Statement issued by Appalachian State University Chancellor Sheri Everts:
"Dear Faculty, Staff, Students, Parents, and Families,
"It is with the deepest sadness that I share with you that one of our students, Chad Dorrill, has died.
"The hearts of the entire Appalachian Community are with Chad’s family and loved ones during this profoundly difficult and painful time. Tributes shared by friends and loved ones show the positive impact Chad had on the communities he loved and called home, which included App State and Boone.
"Chad’s family has shared he had been diagnosed with COVID-19 earlier this month and suffered from later complications. Chad lived off-campus in Boone and all of his classes were online. When he began feeling unwell earlier this month, his mother encouraged him to come home, quarantine, and be tested for COVID-19.
“After testing positive for COVID-19 in his home county, he followed isolation procedures and was cleared by his doctor to return to Boone. It was after his return to Boone that he had additional complications, was picked up by his family and hospitalized. His family’s wishes are for the university to share a common call to action so our entire campus community recognizes the importance of following COVID-19 safety protocols and guidelines.”
Reese Yaudes spoke with Channel 9 on Wednesday. She said she still can’t believe her friend is dead. The two had gone to high school together. She was a cheerleader, he played on the high school basketball team.
“Chad was the most beautiful person,” Yaudes said. “He was an angel, literally, on earth and when he walked into a room you might not even know him but you want to smile as well because he was always so happy and positive. I can already tell that people are hurting here, with over 20,000 students that attend, and it is really sad to see.”
On the campus of App State, many of the students were still in disbelief after hearing the news.
“It definitely resonates with me,” said Liam Dunman. “You don’t hear about people our age dying from it at all, so it definitely got a little bit more real for me.”
“I just heard of him from his passing, but it’s definitely pretty upsetting to know that it can happen to people our age,” said fellow student, Elise Eldridge.

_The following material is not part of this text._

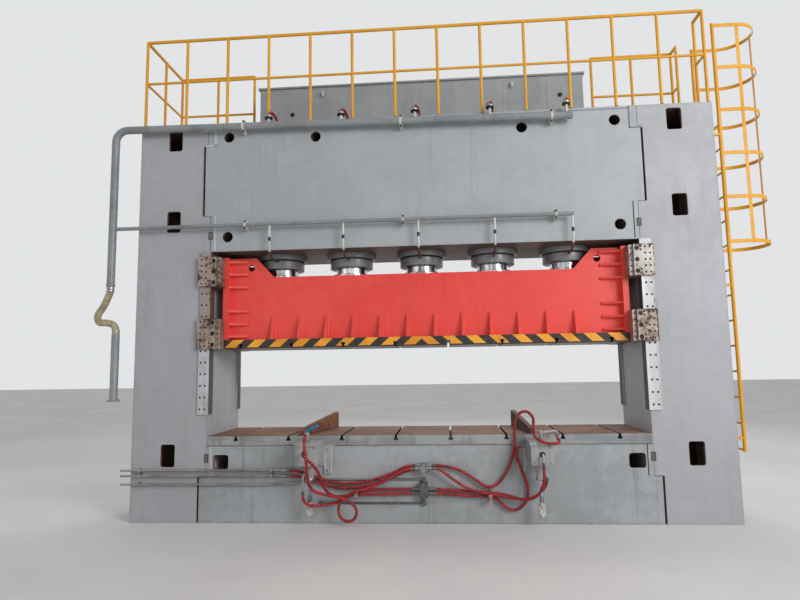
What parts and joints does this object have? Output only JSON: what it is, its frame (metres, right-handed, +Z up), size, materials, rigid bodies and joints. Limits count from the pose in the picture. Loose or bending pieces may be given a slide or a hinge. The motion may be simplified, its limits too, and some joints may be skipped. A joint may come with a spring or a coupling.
{
  "type": "hydraulic press",
  "caption": "Wide straight-side hydraulic press: keyed box frame, guided slide under a row of rams, T-slotted table and platen, roof tank with railings, caged side ladder.",
  "frame": {"origin": "middle of the bed's bottom face, on the floor", "axes": "+X to the operator's right along the press, +Y from the front to the rear, +Z up"},
  "size_m": [8.4569, 1.7413, 6.2032],
  "materials": {
    "frame_paint": "grey-blue enamel, grimed, with chipped edges",
    "slide_paint": "red gloss enamel",
    "hazard_paint": "yellow and black slanting stripes on the edge",
    "railing_paint": "yellow-orange gloss enamel",
    "table_steel": "rust-brown primer, worn and dusty",
    "rail_steel": "ground and oiled steel",
    "shoe_steel": "machined steel with thin rust",
    "cylinder_steel": "mid-grey paint, oily",
    "rod_chrome": "hard-chromed and ground",
    "pipe_steel": "grey pipe, dull",
    "clear_hose": "cloudy beige suction hose",
    "hose_rubber": "dark red spiral-wrapped hose",
    "rusty_steel": "rusty mild steel",
    "block_steel": "zinc-plated steel block",
    "station_paint": "grey enamel with chipped edges"
  },
  "bodies": {
    "frame": {"bed": "frame_paint", "left_upright": "frame_paint", "right_upright": "frame_paint", "crown": "frame_paint", "bolster_plate": "table_steel", "oil_tank": "frame_paint", "tank_lid": "frame_paint", "front_railing": "railing_paint", "left_railing": "railing_paint", "rear_right_railing": "railing_paint", "ladder": "railing_paint", "ladder_cage": "railing_paint", "return_header": "pipe_steel", "drain_header": "pipe_steel", "suction_pipe": "pipe_steel", "suction_hose": "clear_hose", "bed_pipes": "pipe_steel", "lower_bed_pipe": "pipe_steel", "upper_hose_block": "block_steel", "lower_hose_block": "block_steel", "left_station": "station_paint", "right_station": "station_paint", "left_bar": "rusty_steel", "right_bar": "rusty_steel", "cylinder_1": "cylinder_steel", "cylinder_2": "cylinder_steel", "cylinder_3": "cylinder_steel", "cylinder_4": "cylinder_steel", "cylinder_5": "cylinder_steel", "front_left_rail": "rail_steel", "front_right_rail": "rail_steel", "rear_left_rail": "rail_steel", "rear_right_rail": "rail_steel", "supply_hose_upper": "hose_rubber", "supply_hose_lower": "hose_rubber", "left_ram_hose": "hose_rubber", "left_box_hose": "hose_rubber", "left_post_hose": "hose_rubber", "right_post_hose": "hose_rubber", "right_box_hose": "hose_rubber", "right_ram_hose": "hose_rubber", "right_side_hose": "hose_rubber"},
    "slide": {"slide": "slide_paint", "slide_platen": "hazard_paint", "front_left_lower_shoe": "shoe_steel", "front_left_upper_shoe": "shoe_steel", "front_right_lower_shoe": "shoe_steel", "front_right_upper_shoe": "shoe_steel", "rear_left_lower_shoe": "shoe_steel", "rear_left_upper_shoe": "shoe_steel", "rear_right_lower_shoe": "shoe_steel", "rear_right_upper_shoe": "shoe_steel", "piston_rod_1": "rod_chrome", "piston_rod_2": "rod_chrome", "piston_rod_3": "rod_chrome", "piston_rod_4": "rod_chrome", "piston_rod_5": "rod_chrome"},
    "left_ram": {"left_ram": "rod_chrome"},
    "right_ram": {"right_ram": "rod_chrome"}
  },
  "joints": [
    {"name": "slide_travel", "type": "slide", "parent": "frame", "child": "slide", "axis": [0, 0, -1], "range_m": [0, 0.75]},
    {"name": "left_ram_travel", "type": "slide", "parent": "frame", "child": "left_ram", "axis": [0, 0, 1], "range_m": [0, 0.15]},
    {"name": "right_ram_travel", "type": "slide", "parent": "frame", "child": "right_ram", "axis": [0, 0, 1], "range_m": [0, 0.15]}
  ]
}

As of Tuesday, Appalachian State University had 159 active cases of COVID-19 on a campus of nearly 20,000 students.
The university has taken precautions, including requiring facial coverings, adding hand sanitizing stations across campus and forcing social distancing in all of the lecture halls and classrooms.
“This is an incredibly tragic situation,” said ASU spokesperson Megan Hayes. “And his family has been very clear that we can honor him by practicing safe behavior and that’s what we’re focusing on right now.”

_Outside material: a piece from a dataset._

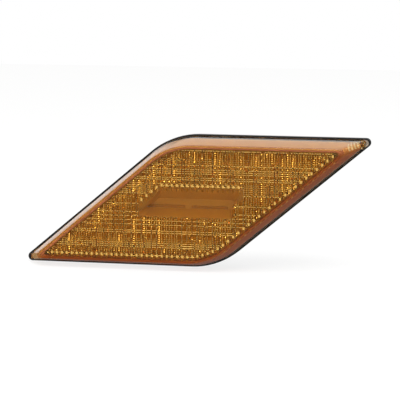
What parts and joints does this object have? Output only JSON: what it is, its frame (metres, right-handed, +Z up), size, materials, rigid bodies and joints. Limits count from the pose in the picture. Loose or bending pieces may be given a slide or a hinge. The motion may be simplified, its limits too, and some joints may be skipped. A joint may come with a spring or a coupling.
{
  "type": "vehicle side turn signal lamp",
  "caption": "Slanted four-sided amber side turn signal lamp with a finely ridged lens face, a clear light window, a black housing and a rear connector inlet.",
  "frame": {"origin": "middle of the lamp's outline on the plane where the gasket's rear face meets the body panel", "axes": "+X along the lamp's long sides, to the right seen from outside the vehicle; +Y through the panel, into the vehicle; +Z up"},
  "size_m": [0.1864, 0.0481, 0.0706],
  "materials": {
    "lens": "clear amber, glossy",
    "housing": "black, fine satin",
    "gasket": "closed-cell foam",
    "reflector": "amber-brown, satin",
    "board": "white solder mask",
    "led": "moulded resin",
    "electronics": "moulded black",
    "can": "drawn",
    "terminal": "tinned",
    "steel": "zinc plated",
    "vent": "grey, matt"
  },
  "bodies": {
    "root": {"lens": "lens", "housing": "housing", "gasket": "gasket", "reflector_tray": "reflector", "circuit_board": "board", "led_1": "led", "led_2": "led", "led_3": "led", "led_4": "led", "led_5": "led", "led_6": "led", "driver_chip": "electronics", "resistor_1": "electronics", "resistor_2": "electronics", "resistor_3": "electronics", "resistor_4": "electronics", "input_diode": "electronics", "capacitor": "can", "terminal_1": "terminal", "terminal_2": "terminal", "terminal_3": "terminal", "board_screw_1": "steel", "board_screw_2": "steel", "board_screw_3": "steel", "board_screw_4": "steel", "stud_1": "steel", "stud_2": "steel", "vent_cap": "vent"}
  },
  "joints": []
}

The university is trying to set up a virtual memorial where students can leave messages to be shared with Dorrill’s family.
Channel 9 saw pop-up testing sites on campus and students were wearing face coverings. But the death has hit students -- who thought their age was an advantage -- hard.

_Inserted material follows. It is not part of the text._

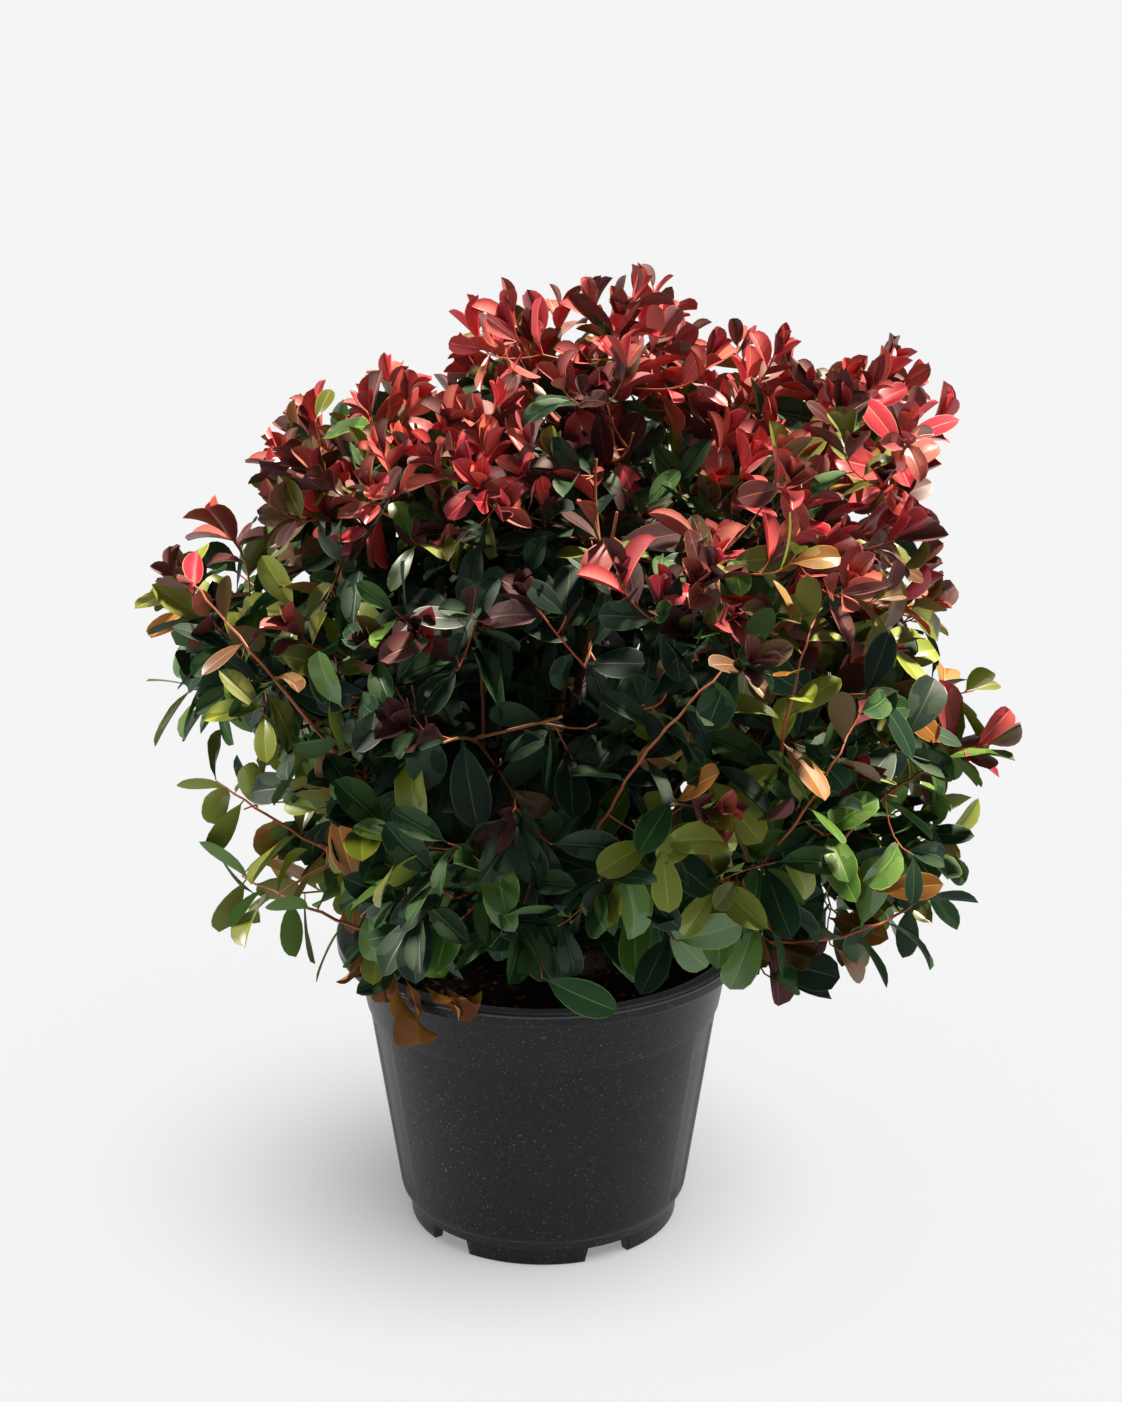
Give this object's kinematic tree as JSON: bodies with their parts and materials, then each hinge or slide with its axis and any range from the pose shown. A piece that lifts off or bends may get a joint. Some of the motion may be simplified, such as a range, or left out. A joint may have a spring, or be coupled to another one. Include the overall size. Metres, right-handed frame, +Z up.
{
  "type": "potted photinia shrub",
  "caption": "Bushy evergreen photinia shrub with glossy green leaves and crimson young shoots, growing in a round black nursery pot filled with dark compost.",
  "frame": {"origin": "centre of the pot's underside, on the pot's axis, at the level that it stands on", "axes": "+Z up along the pot's axis, -Y towards the side seen in the picture, +X to the right in it"},
  "size_m": [0.615, 0.5567, 0.7137],
  "materials": {
    "pot": "moulded charcoal black plastic, satin, glossier on the lip",
    "compost": "dark, crumbly, moist bark compost",
    "bark": "thin brown bark, orange-red on the young shoots",
    "green_leaves": "glossy leathery green leaves",
    "bronze_leaves": "glossy leaves turning from red to green",
    "red_leaves": "glossy crimson young leaves"
  },
  "bodies": {
    "root": {"compost": "compost", "foliage_high_1": "red_leaves", "foliage_high_2": "red_leaves", "foliage_high_3": "red_leaves", "foliage_high_4": "red_leaves", "foliage_low_1": "green_leaves", "foliage_low_2": "green_leaves", "foliage_low_3": "green_leaves", "foliage_low_4": "green_leaves", "foliage_low_5": "green_leaves", "foliage_mid_1": "bronze_leaves", "foliage_mid_2": "bronze_leaves", "foliage_mid_3": "bronze_leaves", "foliage_mid_4": "bronze_leaves", "foliage_mid_5": "bronze_leaves", "foliage_top_1": "red_leaves", "limb_high_1": "bark", "limb_high_2": "bark", "limb_high_3": "bark", "limb_high_4": "bark", "limb_low_1": "bark", "limb_low_2": "bark", "limb_low_3": "bark", "limb_low_4": "bark", "limb_low_5": "bark", "limb_mid_1": "bark", "limb_mid_2": "bark", "limb_mid_3": "bark", "limb_mid_4": "bark", "limb_mid_5": "bark", "limb_top_1": "bark", "pot": "pot", "trunk": "bark"}
  },
  "joints": []
}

“Everyone says it’s the older people it effects the most,” said Briar Taylor. “But he was healthy, and seeing it happen to him makes me feel a little more worried about everything.”
“It’s just kind of crazy, and we need to take it more seriously, and it kind of puts it in perspective,” said another student, Andrew Byerly.
Dorrill graduated in 2019 from Ledford High School in Davidson County.
“Chad Dorrill was a loved and well-respected member of the Ledford community and the Class of 2019,” a spokesperson for Davidson County Schools said. “During his years at Ledford High School, he was an All-Conference basketball player who was both competitive and kind. He was enrolled at Appalachian State University in hopes of becoming a physical therapist. Our deepest and most heartfelt sympathy is extended to Chad’s family, friends, and the entire Ledford community.”
As of Tuesday, nearly 3,500 people have died from COVID-19 in North Carolina. Only five people under the age of 24 have died from the virus in the state, according to the North Carolina Department of Health and Human Services.
The pandemic’s confirmed death toll worldwide eclipsed 1 million Tuesday, according to a count by Johns Hopkins University.
ASU is providing counseling for students and faculty.